Grünen-Co-Vorsitzender Robert Habeck hält eine Steuer auf CO2 für den richtigen Weg, um weniger fossile Energien zu verbauchen. Um die Kosten für diese Energiewende gerechter zu verteilen, schlägt er ein "Energiegeld" vor. Dieses solle pro Kopf ausgezahlt werden, sagte er im Dlf.

Robert Habeck im Gespräch mit Philipp May |
    Robert Habeck, Bundesvorsitzender Bündnis 90 / Die Grünen, beantwortet auf dem Podium der Bundespressekonferenz Fragen zu den Ergebnissen der Landtagswahlen in Bayern.
    Die Energiewende wird teuer - doch Grünen-Vorsitzende Robert Habeck will das in Kauf nehmen (dpa / pa / Jens Büttner)
    Philipp May: Am Telefon ist jetzt Robert Habeck, Co-Vorsitzender von Bündnis 90/Die Grünen. Herr Habeck, schönen guten Morgen.
    Robert Habeck: Guten Morgen.
    May: Gestatten Sie mir zunächst eine Frage zu den Ereignissen gestern. Was ist Ihnen in den Sinn gekommen, als Sie die ersten Meldungen aus Straßburg gehört haben?
    Habeck: Mir ist es wahrscheinlich so gegangen wie allen, wie den Kollegen, die Sie gerade zitiert haben, aber auch allen Leuten, die das gehört haben. Ich habe gedacht: Oh je, nicht schon wieder. Und dann habe ich darauf gehofft, dass der Täter schnell gefasst wird, damit keine großen Spekulationen entstehen. Aber tatsächlich muss erst einmal der erste Gedanke an die Angehörigen gehen und an die Gefährdetheit unserer Gesellschaft.
    "Täter und Gefährder hart unter Kontrolle nehmen"
    May: Wie sollten denn westliche Gesellschaften Ihrer Meinung nach mit diesen Ereignissen umgehen?
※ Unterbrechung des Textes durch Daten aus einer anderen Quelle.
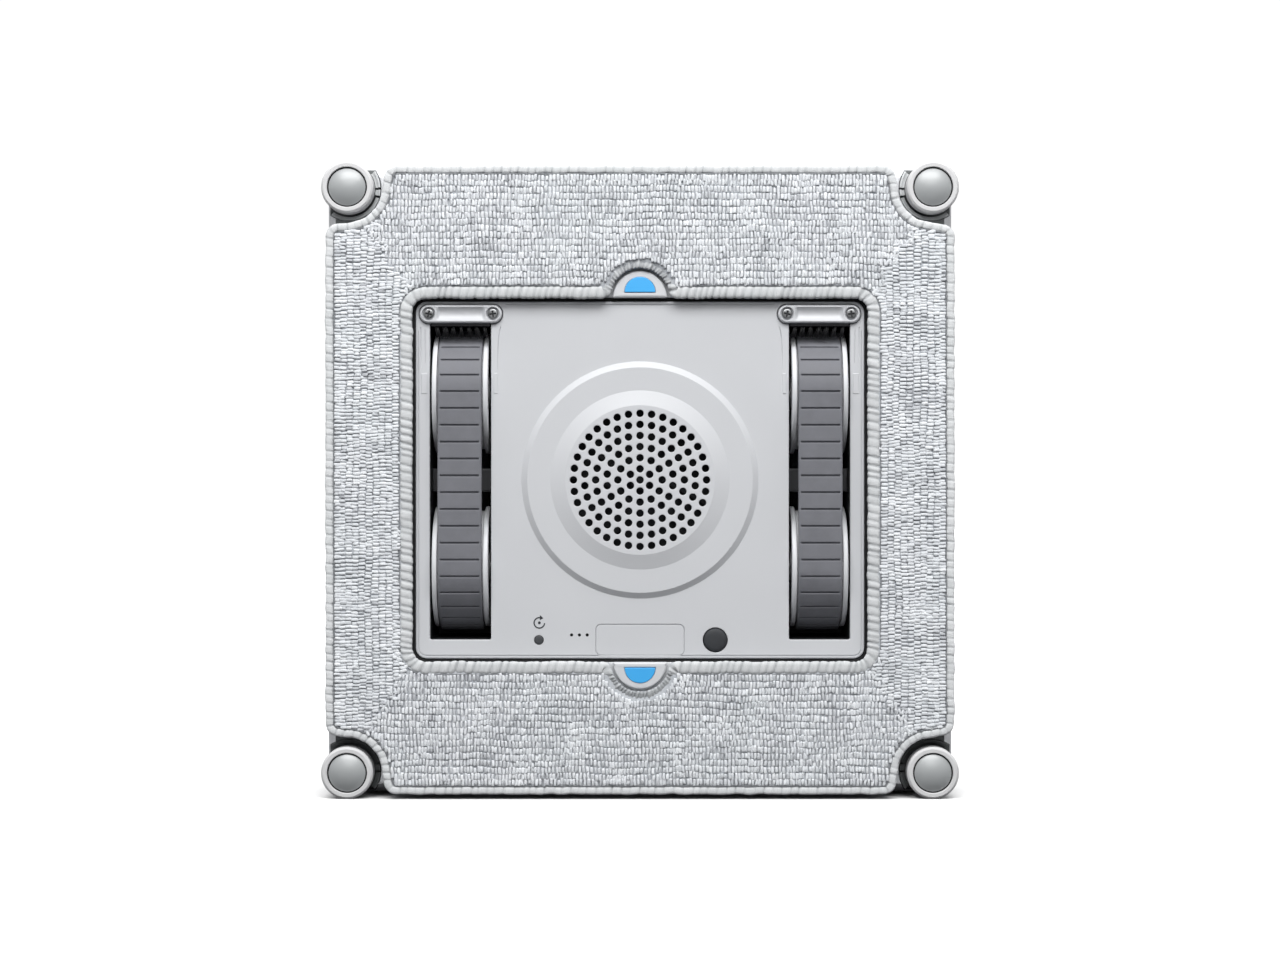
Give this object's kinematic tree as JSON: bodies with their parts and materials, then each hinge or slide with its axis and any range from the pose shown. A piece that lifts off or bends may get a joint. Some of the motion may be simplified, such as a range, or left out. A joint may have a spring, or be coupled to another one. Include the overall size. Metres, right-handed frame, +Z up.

    Habeck: Wir haben das ja schon leider, muss man sagen, oder schrecklicherweise so häufig durchgespielt, und alle sind sich, denke ich, einig darin, dass wir nicht aus Angst vor dem Terror eine Gesellschaft der Angst errichten dürfen, weil dann die Täter ja ihr Ziel erreicht haben. Also festhalten an den freiheitlichen Werten und an Toleranz und auch an allen rechtsstaatlichen Verfahren und Selbstverständnis.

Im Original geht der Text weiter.